The subspace KNN can be constructed using the following algorithm:
Let N be the length of the training set, D be the number of its features and L be the number of individual models in the ensemble.
For each individual model l, we choose nl (nl < N) to be the number of input points for l. It is common to have only one value of nl for all individual models.
For each individual model l, we create a training set by selecting dl features from D with replacement and train the model.

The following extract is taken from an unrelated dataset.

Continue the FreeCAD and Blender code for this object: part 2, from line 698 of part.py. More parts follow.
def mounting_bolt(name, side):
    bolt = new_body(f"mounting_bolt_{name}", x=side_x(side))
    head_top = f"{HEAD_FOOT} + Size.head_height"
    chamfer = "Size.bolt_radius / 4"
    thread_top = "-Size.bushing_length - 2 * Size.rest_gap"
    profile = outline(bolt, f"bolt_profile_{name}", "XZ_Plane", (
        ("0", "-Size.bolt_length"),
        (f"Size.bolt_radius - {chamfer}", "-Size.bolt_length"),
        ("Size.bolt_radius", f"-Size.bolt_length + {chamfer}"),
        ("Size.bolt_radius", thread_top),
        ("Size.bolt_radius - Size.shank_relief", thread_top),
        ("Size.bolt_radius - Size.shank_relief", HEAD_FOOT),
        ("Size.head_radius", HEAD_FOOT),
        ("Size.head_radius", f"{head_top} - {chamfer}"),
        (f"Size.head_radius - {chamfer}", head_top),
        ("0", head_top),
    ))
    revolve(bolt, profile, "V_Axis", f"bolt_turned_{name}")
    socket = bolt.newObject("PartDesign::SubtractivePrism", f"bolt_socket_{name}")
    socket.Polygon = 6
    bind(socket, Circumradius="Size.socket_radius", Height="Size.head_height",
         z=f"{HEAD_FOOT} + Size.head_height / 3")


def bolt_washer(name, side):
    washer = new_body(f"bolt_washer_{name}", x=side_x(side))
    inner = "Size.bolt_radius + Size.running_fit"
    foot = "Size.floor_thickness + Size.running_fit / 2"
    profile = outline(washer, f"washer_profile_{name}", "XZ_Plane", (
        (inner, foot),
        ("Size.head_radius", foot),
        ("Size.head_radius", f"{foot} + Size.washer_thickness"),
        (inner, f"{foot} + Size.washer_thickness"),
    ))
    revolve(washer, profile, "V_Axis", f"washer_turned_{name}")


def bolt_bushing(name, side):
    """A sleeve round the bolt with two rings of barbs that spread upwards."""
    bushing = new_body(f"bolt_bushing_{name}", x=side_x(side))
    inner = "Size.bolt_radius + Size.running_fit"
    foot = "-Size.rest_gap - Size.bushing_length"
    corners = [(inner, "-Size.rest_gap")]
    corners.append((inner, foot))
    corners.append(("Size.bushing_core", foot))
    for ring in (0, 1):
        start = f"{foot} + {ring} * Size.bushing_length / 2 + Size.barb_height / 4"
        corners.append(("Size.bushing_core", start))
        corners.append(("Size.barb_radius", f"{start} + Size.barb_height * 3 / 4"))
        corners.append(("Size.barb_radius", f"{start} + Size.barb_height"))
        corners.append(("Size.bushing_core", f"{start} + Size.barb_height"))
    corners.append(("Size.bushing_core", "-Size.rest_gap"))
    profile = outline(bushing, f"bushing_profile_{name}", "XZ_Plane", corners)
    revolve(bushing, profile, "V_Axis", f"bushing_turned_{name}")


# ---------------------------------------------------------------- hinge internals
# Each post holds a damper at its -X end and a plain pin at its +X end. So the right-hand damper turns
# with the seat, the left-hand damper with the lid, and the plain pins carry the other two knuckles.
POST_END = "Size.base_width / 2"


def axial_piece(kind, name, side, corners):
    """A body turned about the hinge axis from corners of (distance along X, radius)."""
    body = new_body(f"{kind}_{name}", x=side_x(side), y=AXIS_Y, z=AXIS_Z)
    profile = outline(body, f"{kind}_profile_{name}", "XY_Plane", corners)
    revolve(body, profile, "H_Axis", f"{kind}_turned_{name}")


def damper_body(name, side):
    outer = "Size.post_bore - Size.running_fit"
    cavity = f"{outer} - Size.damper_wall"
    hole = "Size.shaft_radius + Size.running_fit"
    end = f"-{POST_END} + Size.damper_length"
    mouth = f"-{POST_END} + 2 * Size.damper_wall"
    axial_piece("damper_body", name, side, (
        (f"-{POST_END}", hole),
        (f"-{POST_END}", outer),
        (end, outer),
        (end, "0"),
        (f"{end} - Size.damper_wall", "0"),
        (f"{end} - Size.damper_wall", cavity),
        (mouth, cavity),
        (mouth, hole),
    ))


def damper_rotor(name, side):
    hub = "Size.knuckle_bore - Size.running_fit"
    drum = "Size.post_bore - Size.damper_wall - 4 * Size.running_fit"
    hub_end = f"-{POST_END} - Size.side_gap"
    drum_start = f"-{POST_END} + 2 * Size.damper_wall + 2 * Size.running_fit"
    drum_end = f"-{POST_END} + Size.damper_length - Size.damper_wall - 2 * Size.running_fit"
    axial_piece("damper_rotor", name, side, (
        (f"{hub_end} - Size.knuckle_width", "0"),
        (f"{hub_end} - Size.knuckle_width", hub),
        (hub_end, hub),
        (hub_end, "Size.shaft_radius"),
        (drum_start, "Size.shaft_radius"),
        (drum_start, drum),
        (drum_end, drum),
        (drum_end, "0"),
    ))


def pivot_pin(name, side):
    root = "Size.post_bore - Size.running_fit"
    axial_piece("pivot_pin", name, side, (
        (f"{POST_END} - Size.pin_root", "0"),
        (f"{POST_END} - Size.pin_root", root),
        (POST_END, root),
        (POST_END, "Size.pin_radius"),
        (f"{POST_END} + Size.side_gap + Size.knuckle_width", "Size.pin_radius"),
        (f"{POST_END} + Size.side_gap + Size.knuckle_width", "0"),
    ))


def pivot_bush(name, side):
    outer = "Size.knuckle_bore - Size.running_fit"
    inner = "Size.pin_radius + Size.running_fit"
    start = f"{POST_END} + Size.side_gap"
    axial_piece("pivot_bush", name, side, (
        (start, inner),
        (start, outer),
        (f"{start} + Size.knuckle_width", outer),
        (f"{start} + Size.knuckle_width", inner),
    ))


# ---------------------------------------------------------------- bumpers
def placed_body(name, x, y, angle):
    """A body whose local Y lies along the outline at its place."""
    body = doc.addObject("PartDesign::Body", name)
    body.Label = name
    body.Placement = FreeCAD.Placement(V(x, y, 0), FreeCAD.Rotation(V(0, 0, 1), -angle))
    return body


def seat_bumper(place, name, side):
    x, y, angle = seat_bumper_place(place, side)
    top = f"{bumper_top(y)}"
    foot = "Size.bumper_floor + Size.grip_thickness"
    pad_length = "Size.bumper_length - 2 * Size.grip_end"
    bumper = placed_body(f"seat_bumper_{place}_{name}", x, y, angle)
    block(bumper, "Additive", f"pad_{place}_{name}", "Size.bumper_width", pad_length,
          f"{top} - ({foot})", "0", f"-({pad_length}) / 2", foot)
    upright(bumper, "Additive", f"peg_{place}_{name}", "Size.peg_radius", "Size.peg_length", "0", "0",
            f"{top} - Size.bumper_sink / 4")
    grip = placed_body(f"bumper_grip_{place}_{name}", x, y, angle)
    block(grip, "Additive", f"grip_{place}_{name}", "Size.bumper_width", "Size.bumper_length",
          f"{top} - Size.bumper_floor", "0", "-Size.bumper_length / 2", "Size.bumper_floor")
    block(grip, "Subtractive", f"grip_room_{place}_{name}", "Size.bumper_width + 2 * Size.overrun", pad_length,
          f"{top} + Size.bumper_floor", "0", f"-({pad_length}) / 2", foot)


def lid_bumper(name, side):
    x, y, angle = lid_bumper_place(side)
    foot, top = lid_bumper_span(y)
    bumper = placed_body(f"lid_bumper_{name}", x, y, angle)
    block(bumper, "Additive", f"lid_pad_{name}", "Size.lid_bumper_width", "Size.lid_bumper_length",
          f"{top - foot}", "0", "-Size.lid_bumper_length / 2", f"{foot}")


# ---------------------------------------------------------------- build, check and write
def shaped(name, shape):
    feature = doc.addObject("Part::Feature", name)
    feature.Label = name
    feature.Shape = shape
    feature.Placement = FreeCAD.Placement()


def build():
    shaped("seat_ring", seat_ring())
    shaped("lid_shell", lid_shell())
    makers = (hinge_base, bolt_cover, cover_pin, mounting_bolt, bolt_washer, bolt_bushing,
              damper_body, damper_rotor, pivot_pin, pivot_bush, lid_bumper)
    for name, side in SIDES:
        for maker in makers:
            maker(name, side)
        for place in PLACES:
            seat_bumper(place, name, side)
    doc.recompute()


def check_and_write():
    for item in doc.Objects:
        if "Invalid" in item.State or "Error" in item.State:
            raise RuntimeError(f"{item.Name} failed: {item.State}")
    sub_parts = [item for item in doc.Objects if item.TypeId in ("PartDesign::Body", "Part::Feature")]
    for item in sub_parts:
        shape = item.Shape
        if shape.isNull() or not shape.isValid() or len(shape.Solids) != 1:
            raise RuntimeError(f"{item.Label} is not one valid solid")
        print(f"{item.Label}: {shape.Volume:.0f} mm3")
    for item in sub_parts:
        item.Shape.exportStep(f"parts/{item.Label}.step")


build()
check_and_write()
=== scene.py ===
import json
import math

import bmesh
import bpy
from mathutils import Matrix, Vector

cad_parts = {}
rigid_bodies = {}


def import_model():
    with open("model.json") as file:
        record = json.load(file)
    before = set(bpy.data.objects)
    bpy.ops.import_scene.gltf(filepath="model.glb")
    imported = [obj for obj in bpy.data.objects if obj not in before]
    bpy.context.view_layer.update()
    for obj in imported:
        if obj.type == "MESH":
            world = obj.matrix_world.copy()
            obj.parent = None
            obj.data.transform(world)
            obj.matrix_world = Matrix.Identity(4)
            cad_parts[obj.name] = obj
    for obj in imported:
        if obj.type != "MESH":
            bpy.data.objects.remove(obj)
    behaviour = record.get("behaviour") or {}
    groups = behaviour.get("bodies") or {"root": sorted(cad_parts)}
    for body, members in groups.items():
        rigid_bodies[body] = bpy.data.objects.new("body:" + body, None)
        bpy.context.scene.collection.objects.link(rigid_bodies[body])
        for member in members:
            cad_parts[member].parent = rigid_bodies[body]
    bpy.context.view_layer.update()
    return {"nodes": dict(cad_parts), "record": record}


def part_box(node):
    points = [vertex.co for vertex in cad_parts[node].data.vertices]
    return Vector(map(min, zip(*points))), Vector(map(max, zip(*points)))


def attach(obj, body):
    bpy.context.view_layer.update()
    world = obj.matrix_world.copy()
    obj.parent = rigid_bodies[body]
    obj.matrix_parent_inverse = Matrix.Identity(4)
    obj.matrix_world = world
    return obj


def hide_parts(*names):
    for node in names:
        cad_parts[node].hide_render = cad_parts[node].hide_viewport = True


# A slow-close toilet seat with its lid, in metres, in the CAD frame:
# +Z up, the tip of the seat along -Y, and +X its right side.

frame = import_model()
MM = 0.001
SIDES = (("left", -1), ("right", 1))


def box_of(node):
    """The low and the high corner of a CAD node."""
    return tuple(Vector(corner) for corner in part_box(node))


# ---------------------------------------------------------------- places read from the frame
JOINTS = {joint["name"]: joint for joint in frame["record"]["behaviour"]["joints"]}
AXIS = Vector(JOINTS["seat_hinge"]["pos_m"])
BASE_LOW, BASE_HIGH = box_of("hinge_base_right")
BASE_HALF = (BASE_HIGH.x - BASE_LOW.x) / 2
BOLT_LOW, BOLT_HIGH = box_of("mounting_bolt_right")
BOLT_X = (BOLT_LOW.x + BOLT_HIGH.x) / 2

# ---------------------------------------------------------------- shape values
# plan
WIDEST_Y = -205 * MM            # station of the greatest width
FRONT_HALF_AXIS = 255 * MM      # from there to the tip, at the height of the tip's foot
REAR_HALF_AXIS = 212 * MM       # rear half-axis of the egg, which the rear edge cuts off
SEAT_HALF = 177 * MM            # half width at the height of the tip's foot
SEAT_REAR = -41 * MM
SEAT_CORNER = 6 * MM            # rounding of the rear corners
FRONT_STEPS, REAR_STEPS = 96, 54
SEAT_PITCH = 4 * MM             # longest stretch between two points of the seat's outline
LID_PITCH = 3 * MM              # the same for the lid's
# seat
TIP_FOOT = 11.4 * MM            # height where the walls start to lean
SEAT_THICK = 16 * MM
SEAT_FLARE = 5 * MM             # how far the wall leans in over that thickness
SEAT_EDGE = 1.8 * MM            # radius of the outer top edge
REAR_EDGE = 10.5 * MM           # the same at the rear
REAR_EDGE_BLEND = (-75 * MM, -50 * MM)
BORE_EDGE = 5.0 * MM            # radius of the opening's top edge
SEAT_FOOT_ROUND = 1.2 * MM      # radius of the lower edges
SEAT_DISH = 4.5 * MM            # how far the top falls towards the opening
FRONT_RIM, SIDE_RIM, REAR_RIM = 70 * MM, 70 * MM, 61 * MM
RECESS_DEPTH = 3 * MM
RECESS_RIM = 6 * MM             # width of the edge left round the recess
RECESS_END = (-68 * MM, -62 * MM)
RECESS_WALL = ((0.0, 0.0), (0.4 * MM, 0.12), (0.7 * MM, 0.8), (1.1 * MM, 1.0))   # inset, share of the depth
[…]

Finally, we combine the outputs of the L individual models using the majority vote. This vote outputs the class that has been chosen the most from all the different subspaces. The advantage of this method is that it enables us to have a different result for each subspace coming from the main training set, to later select the most recurrent one. This has been proven beneficial to avoid issues like overfitting [
21,
42].
To apply this algorithm, we first create L random samples, with replacement, of a given size n
l, from the training set, and then we compute a single KNN classifier for each sample, as shown in
Figure 8. Next, we will get a vote from each classifier about the correspondence of a new instance to a particular class in order to determine, through the majority vote, the final prediction.